┌────────

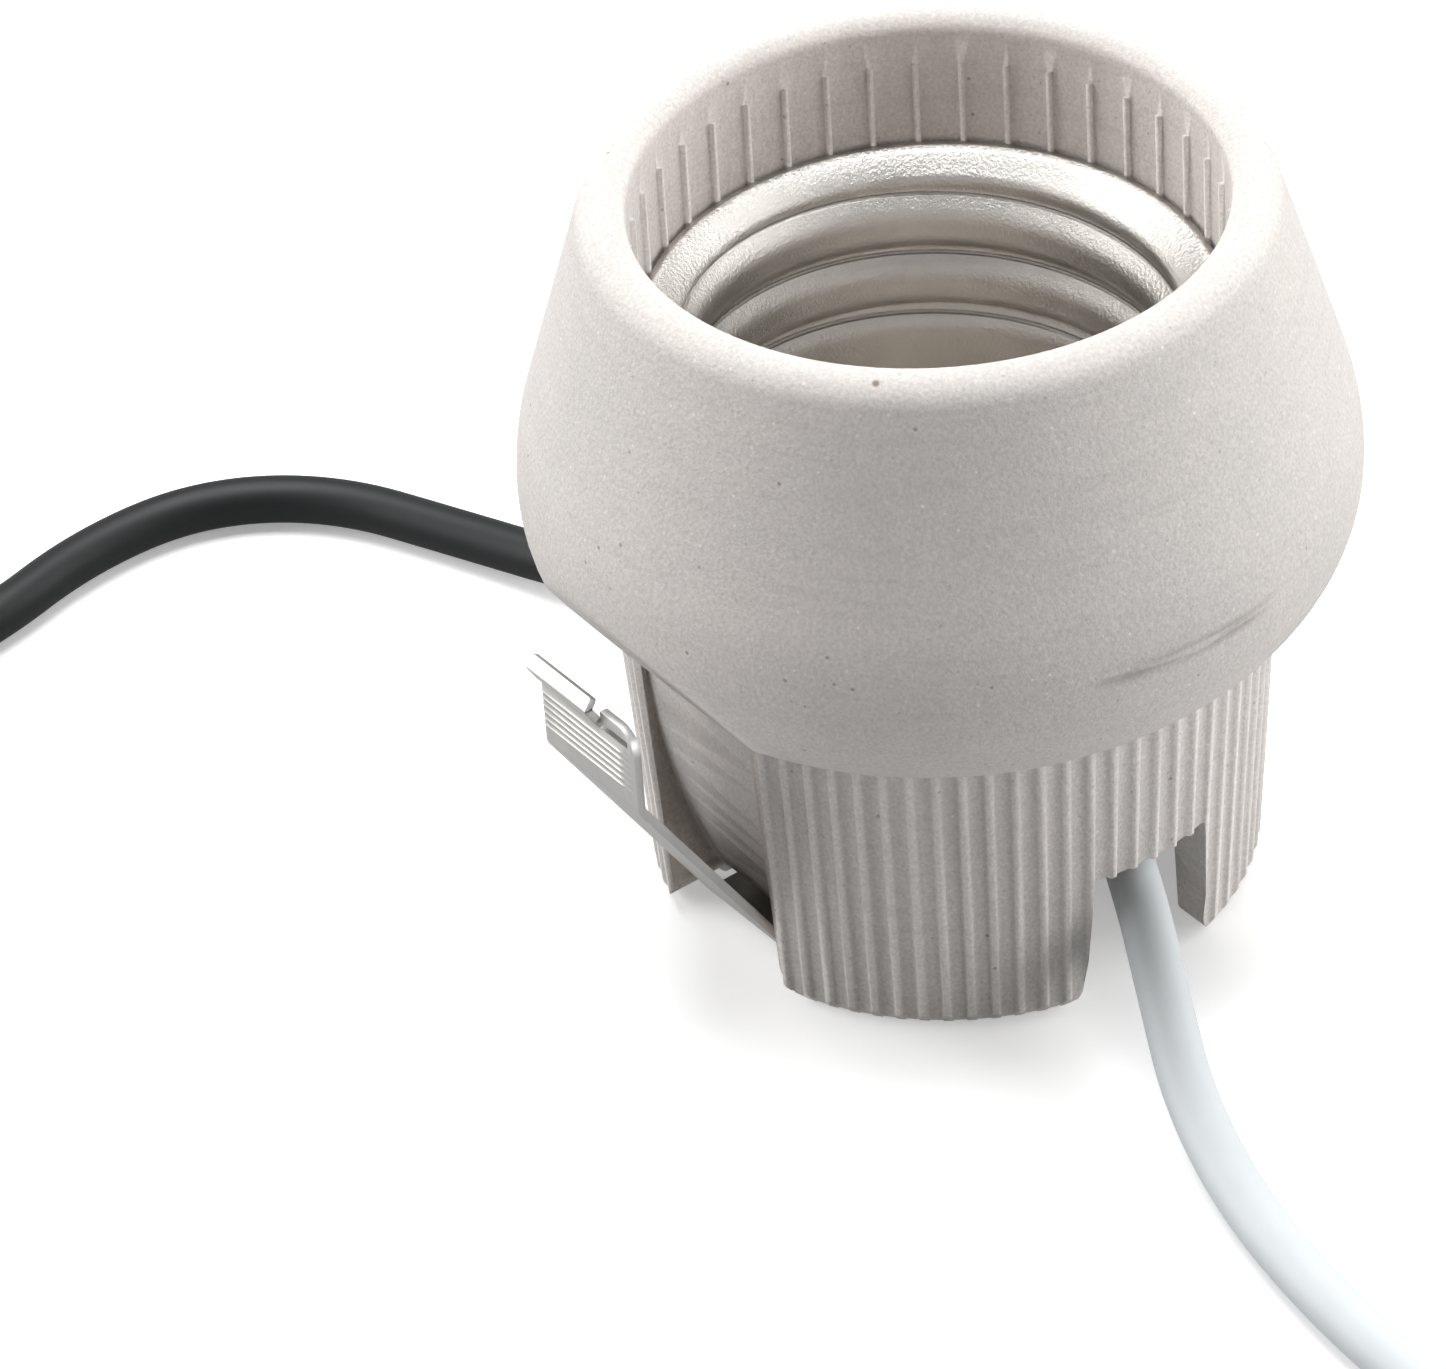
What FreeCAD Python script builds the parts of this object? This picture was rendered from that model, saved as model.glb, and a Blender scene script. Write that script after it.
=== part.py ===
import FreeCAD, Part
import math
import os
from FreeCAD import Vector

# Ceramic lamp holder, medium screw base, with two spring clips and two leads.
# Millimetres. Origin at the centre of the neck's foot, +Z up out of the mouth.
# The clips stand at -X and +X, and the leads leave through notches at -Y and +Y.

os.makedirs("parts", exist_ok=True)

UP = Vector(0, 0, 1)
AXIS = Vector(0, 0, 0)
cutter_overshoot = 1.0

# Ceramic collar
collar_foot_z = 17.5
collar_foot_radius = 17.15
collar_radius = 21.45
collar_widest_z = 24.6
flank_foot_radius = 20.9
flank_foot_z = 28.6
flank_top_radius = 17.53
flank_top_z = 39.8
rim_top_radius = 15.9
rim_top_z = 41.05
mouth_radius = 14.95
mouth_edge_z = 40.1
rim_chords = 6

# Ceramic neck and its ribs
neck_foot_radius = 15.8
neck_top_radius = 16.85
neck_rib_count = 80
neck_rib_width = 0.6
neck_rib_height = 0.2
rib_crown_share = 0.45
foot_chamfer = 0.35
collar_join = 1.0

# Ribs on the mouth wall
mouth_rib_count = 40
mouth_rib_width = 0.5
mouth_rib_height = 0.25
mouth_rib_top_z = 38.4

# Ceramic floor, shell bore and the hollow below the floor
floor_top_z = 13.5
floor_under_z = 8.6
shell_bore_radius = 14.1
shell_seat_z = 32.9
hollow_radius = 13.9
hollow_chamfer = 0.6
clip_wall_inner_x = 10.9
clip_wall_foot_z = 2.2
clip_wall_foot_x = 12.5
clip_wall_middle_x = 14.95
clip_wall_middle_z = 10.0
clip_wall_top_x = 15.8
clip_wall_top_z = 16.0
clip_wall_turn_x = 16.15
clip_wall_turn_z = 17.2
recess_lip_inset = 0.2
recess_lip_rise = 0.4

# Openings in the neck
notch_foot_width = 8.0
notch_top_width = 7.3
notch_height = 8.2
recess_width = 9.0
slot_corner_radius = 1.2

# Screw shell
shell_thickness = 0.35
shell_minor_radius = 12.3
thread_depth = 0.9
thread_pitch = 3.63
top_crest_z = 30.2
thread_turns = 2
shell_foot_radius = 11.3
shell_wall_foot_z = 17.5
shell_opening_radius = 5.6
thread_flat_share = 0.35
shell_flare_radius = 13.6
shell_lip_radius = 14.7

# Shell rivets and the washer below the one that carries no lead
rivet_x = 7.4
rivet_shank_radius = 1.25
rivet_head_radius = 2.0
rivet_head_height = 0.6
hole_clearance = 0.05
tag_thickness = 0.5

# Centre contact
cup_radius = 3.2
cup_wall = 0.5
cup_flange_radius = 4.1
cup_flange_thickness = 0.4
cup_top_z = 15.4
cup_lip_thickness = 0.4
cup_washer_radius = 4.3
cup_washer_thickness = 0.4
plunger_radius = 2.0
plunger_collar_radius = 2.6
plunger_collar_height = 1.0
plunger_top_z = 17.2
plunger_dome_height = 0.8
running_clearance = 0.1
spring_wire = 0.5
spring_mean_radius = 1.95
spring_turns = 5
spring_side_count = 6
end_gap = 0.05

# Spring clips: the strip's outer face, as distance from the axis and height
clip_thickness = 0.45
clip_width = 7.7
clip_leg_x = 10.3
clip_leg_top_z = 6.6
clip_foot_z = 0.5
clip_root_x = 13.3
clip_standoff = 1.25
clip_crease_z = 15.6
clip_plate_top_z = 20.5
clip_fold_z = 19.4
clip_lip_out = 0.7
clip_lip_rise = 2.0
clip_lip_overlap = 0.6
clip_lip_width = 4.35
clip_slit_width = 2.9
clip_slit_height = 0.45
clip_corner_radius = 1.3
clip_bend_radius = 1.0
serration_count = 6
serration_pitch = 0.42
serration_height = 0.16
serration_rise = 0.19
serration_start = 1.1
serration_margin = 0.9
barb_width = 1.8
barb_top_z = 6.0
barb_foot_z = 4.9
barb_out = 0.75
pocket_clearance = 0.3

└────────

Exercise description:
In the listing above, please print only the lines from the first one to the line where "cutter_overshoot = 1.0" appears, exactly as written, both of those lines included.

Task result:
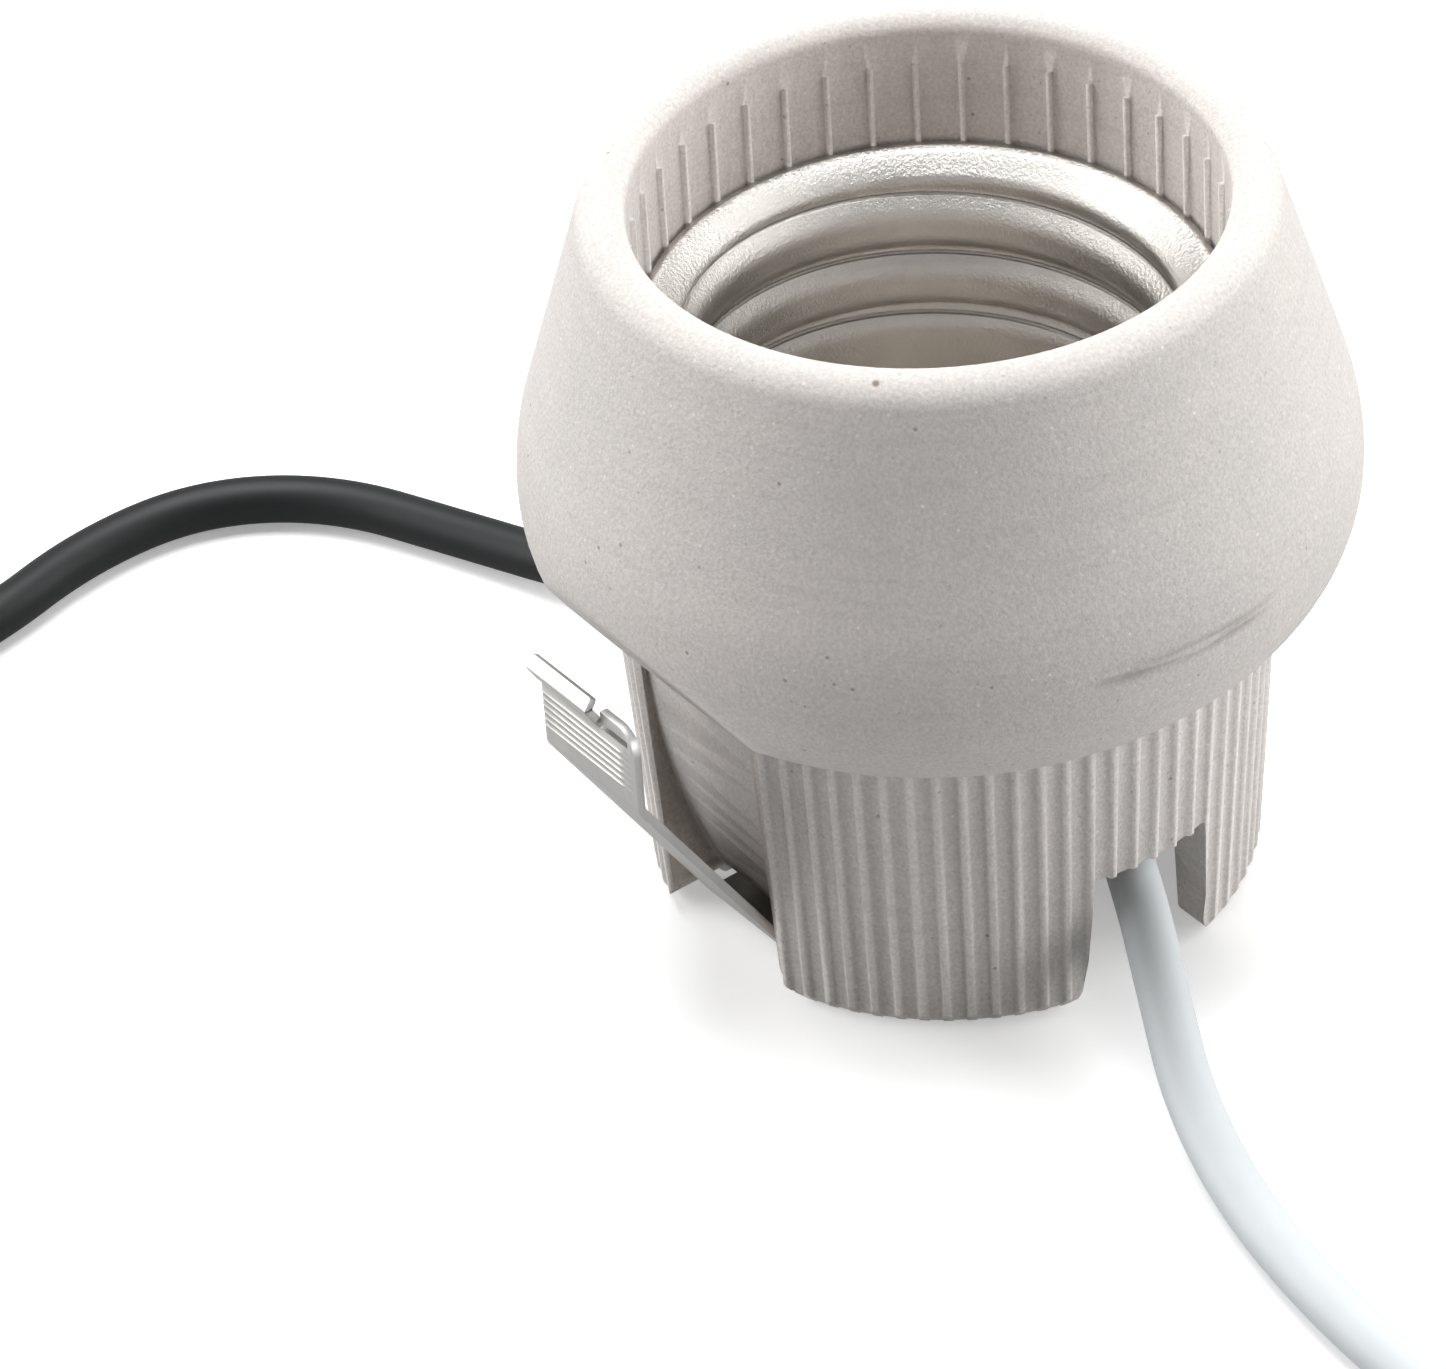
What FreeCAD Python script builds the parts of this object? This picture was rendered from that model, saved as model.glb, and a Blender scene script. Write that script after it.
=== part.py ===
import FreeCAD, Part
import math
import os
from FreeCAD import Vector

# Ceramic lamp holder, medium screw base, with two spring clips and two leads.
# Millimetres. Origin at the centre of the neck's foot, +Z up out of the mouth.
# The clips stand at -X and +X, and the leads leave through notches at -Y and +Y.

os.makedirs("parts", exist_ok=True)

UP = Vector(0, 0, 1)
AXIS = Vector(0, 0, 0)
cutter_overshoot = 1.0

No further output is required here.